Das war jetzt zwar etwas vereinfacht Schwarz-Weiss-Malerei, aber im Grunde eine Erklärung dafür, daß hier in diesem verwilderten katholischen Garten die Sekten wuchern, blühen und gedeihen. Wer nie von seinen Geistlichen zu Gebet, Bibellesung und Studium des Glauben angehalten wurde, sondern einfach - wenn überhaupt - ein paar mal im Jahr zur Messe und auch zu den Terreiros des
Macumba oder die Casa Espírita der
Kardecisten geht, der wird, wenn er die Botschaft Jesu von Protestanten und Sekten hört, ersteinmal überrascht sein und folglich die katholische Kirche dafür verantwortlich machen, dass sie die Botschaft von Jesus nicht lehrte, sondern irgendwelche Häresien verbreiten würde.

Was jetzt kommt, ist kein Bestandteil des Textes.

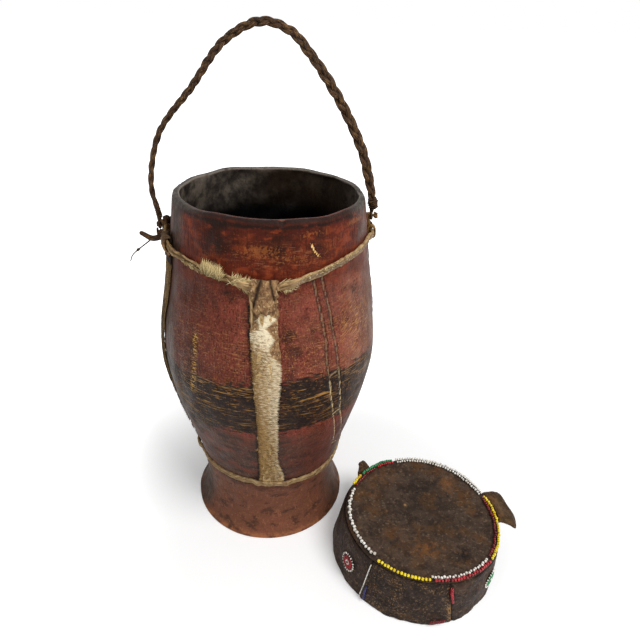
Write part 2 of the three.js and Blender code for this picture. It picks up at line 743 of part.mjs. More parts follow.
// An ear: a tab of leather sewn flat to the wall, which bends out below the top edge. Its tip is drawn
// sideways by the lean.
function ear(name, azimuth, width, reach, tipWidth, droop, lean, material) {
  const off = seatGap + capLeather / 2 + 0.1;
  const bendZ = wallTop - 3;
  const rootZ = bendZ - 9;
  const path = [
    [capRadius(rootZ) + off, rootZ, 0.85, 0],
    [capRadius(bendZ - 3) + off, bendZ - 3, 1, 0],
    [capRadius(bendZ) + off + 0.9, bendZ - 0.5, 1, 0],
    [capRadius(bendZ) + off + 3.2, bendZ + 0.6, 1, 0],
    [capRadius(bendZ) + off + reach * 0.6, bendZ + 0.6 - droop * 0.4, mix(1, tipWidth, 0.5), 0.5],
    [capRadius(bendZ) + off + reach, bendZ + 0.6 - droop, tipWidth, 1],
  ];
  const across = 5;
  const rings = path.map(([r, z, share, drawn], i) => {
    const before = path[Math.max(0, i - 1)];
    const after = path[Math.min(path.length - 1, i + 1)];
    const dr = after[0] - before[0];
    const dz = after[1] - before[1];
    const length = Math.hypot(dr, dz);
    const nr = (-dz / length) * (capLeather / 2);
    const nz = (dr / length) * (capLeather / 2);
    const outer = [];
    const inner = [];
    for (let j = 0; j < across; j += 1) {
      const x = (j / (across - 1) - 0.5) * width * share + lean * drawn;
      const a = azimuth + x / (capRadius(z) * DEG);
      outer.push(onCap(r + nr, a, z + nz));
      inner.push(onCap(r - nr, a, z - nz));
    }
    return [...outer, ...inner.reverse()];
  });
  add(name, loft(rings), material, cap);
}

// Vessel and harness
add('vessel_body', buildVessel(), stainedWood);
add('neck_band', band(neckBandZ, neckBandWidth, neckBandThickness, true), rawhide);
add('waist_band', band(waistBandZ, waistBandWidth, waistBandThickness, false), rawhide);
for (const [side, at] of Object.entries(strapAngles)) {
  add(`${side}_strap`, strap(at, strapFeet[side]), hairHide);
}
add('left_tie', buildLeftTie(), darkHide);
add('right_tie', buildRightTie(), thongHide);

// Handle
add('plait_strand_a', strand(0), handleHide);
add('plait_strand_b', strand(1), handleHide);
add('plait_strand_c', strand(2), handleHide);
endPiece(leftPivot, 0, leftKnotRise, [2.7, 2.9, 3.8], darkHide, 'left_end_knot');
endPiece(rightPivot, 1, rightCollarRise, [3.5, 3.6, 4.2], thongHide, 'right_end_thong');

// Cap
add('cap_top', capTop(), capHide, cap);
add('cap_front_panel', panel(seams.frontLeft, seams.frontRight), capHide, cap);
add('cap_right_panel', panel(seams.frontRight, seams.rightBack), capHide, cap);
add('cap_back_panel', panel(seams.rightBack, seams.backLeft), capHide, cap);
add('cap_left_panel', panel(seams.backLeft, seams.frontLeft), capHide, cap);
ear('right_ear', 8, 28, 17, 0.88, 3, -3, earHide);
ear('left_ear', 132, 12, 10, 0.35, 1, -6, earHide);

// Beads
beadRow('beads_yellow_front', -134.5, -96, 0, yellowBead);
beadRow('beads_red_front', -94, -48, 0, redBead);
beadRow('beads_yellow_right', -46, 16, 0, yellowBead);
beadRow('beads_white_back', 18, 103, 0, whiteBead);
beadRow('beads_green_back', 105, 137, 0, greenBead);
beadRow('beads_yellow_back', 139.5, 151, 0, yellowBead);
beadRow('beads_white_left', 154.5, 222, 1, whiteBead);
beadRow('beads_white_front', -96, -47.5, 1, whiteBead);
beadRow('beads_darkred_right', -45, 15, 1, darkRedBead);
beadRow('beads_white_inner', 18, 102, 1, whiteBead);
beadRow('beads_red_back', 105, 121.5, 1, redBead);
beadRow('beads_darkred_back', 124, 151.5, 1, darkRedBead);
seamRow('seam_beads_white', seams.frontLeft, 36, 4, whiteBead);
seamRow('seam_beads_blue', blueLine, 16, 3.5, blueBead);
seamRow('seam_beads_red', seams.frontRight, 37, 23, redBead);
hemRow('hem_beads_red', -91, -81.5, 4.2, redBead);
rosette('left_rosette', -155, 18, redBead);
rosette('right_rosette', -44, 21, greenBead);

export default object;
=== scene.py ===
"""Looks of a carved wooden container with a hide harness, a plaited handle and a beaded leather cap.

Shape functions work in millimetres, and build() turns them to metres. Angles on the vessel are degrees
from the front (-Y) towards +X, and angles on the cap are degrees from +X towards +Y.
"""

import math

import bpy
import numpy as np
from mathutils import Matrix


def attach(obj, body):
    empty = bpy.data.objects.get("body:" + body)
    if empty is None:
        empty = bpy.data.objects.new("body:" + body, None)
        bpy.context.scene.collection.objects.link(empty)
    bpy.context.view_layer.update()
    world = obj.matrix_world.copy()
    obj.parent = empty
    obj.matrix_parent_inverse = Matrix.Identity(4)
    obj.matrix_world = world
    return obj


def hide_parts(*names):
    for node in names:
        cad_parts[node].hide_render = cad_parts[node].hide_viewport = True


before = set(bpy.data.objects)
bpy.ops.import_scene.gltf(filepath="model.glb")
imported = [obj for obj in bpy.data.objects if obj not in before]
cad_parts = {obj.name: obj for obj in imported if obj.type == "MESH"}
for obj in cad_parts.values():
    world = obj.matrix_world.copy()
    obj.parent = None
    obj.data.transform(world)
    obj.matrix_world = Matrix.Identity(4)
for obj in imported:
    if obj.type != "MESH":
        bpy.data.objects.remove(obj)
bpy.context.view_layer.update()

# Vessel sizes
VESSEL_HEIGHT = 260
MOUTH_RADIUS = 61
NECK_FOOT_RADIUS = 66.6
NECK_FOOT_HEIGHT = 218
BELLY_RADIUS = 75.5
BELLY_HEIGHT = 150.8
WAIST_RADIUS = 52.3
WAIST_HEIGHT = 26
FOOT_RADIUS = 61
FOOT_FLARE = 0.76
RIM_WALL = 4.2
BELLY_WALL = 7
LOWER_WALL = 9
FLOOR_THICKNESS = 22
FLOOR_CORNER = 9
RIM_ROUND = 1.5
BORE_ROUND = 1.2

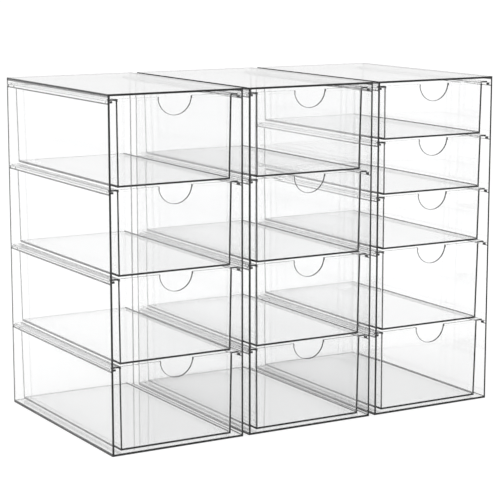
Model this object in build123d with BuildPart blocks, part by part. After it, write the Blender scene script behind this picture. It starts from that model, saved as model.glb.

In den letzten Jahrzehnten hat die Kirche in Brasilien aber auch viel dazugelernt, die Pastoral wurde enorm gestärkt und es wird großer Wert auf die ordentliche Schulung von Katechisten und Gemeindeleitern gelegt. Überhaupt ist bei dem großen Priestermangel dort (Pfarreien mit 100.000 und mehr Katholiken sind nicht selten und in den großen Städten eher die Regel!) der Einsatz der Laien unerläßlich, will man nicht in die Fehler der vergangenen Zeit zurückfallen. Es gäbe dazu noch viel zu schreiben und noch viel mehr zu sagen, aber das würde einen eignen Strang erfordern, und selbst dann wären wohl noch viele Erklärungen und Anmerkungen notwendig.
Ich war übrigens am Rande der Bundesversammlung des Deutschen Kolpingwerks im Oktober 2008 in Essen in der Geschäftsstelle von Adveniat. Dort hat deren wissenschaftlicher Mitarbeiter, Herr Huhn, ein Historiker, uns, die wir mit Kolping internationale Projektarbeit betreiben, etliches an zusätzlichem Hintergrundwissen über die Lage der Kirche in Lateinamerika und deren historische Grundlagen vermittelt. Höchst interessant! Den Mann kann ich nur empfehlen. Er hält übrigens im Raum des Ruhrgebiets bis Köln und darum herum gerne Vorträge und Referate darüber, Anfragen über die Adveniat-Geschäftsstelle in Essen.
So, das war jetzt aber ein wenig ausführlicher als sonst, es muss aber sein, sonst versteht man die Hintergründe nicht.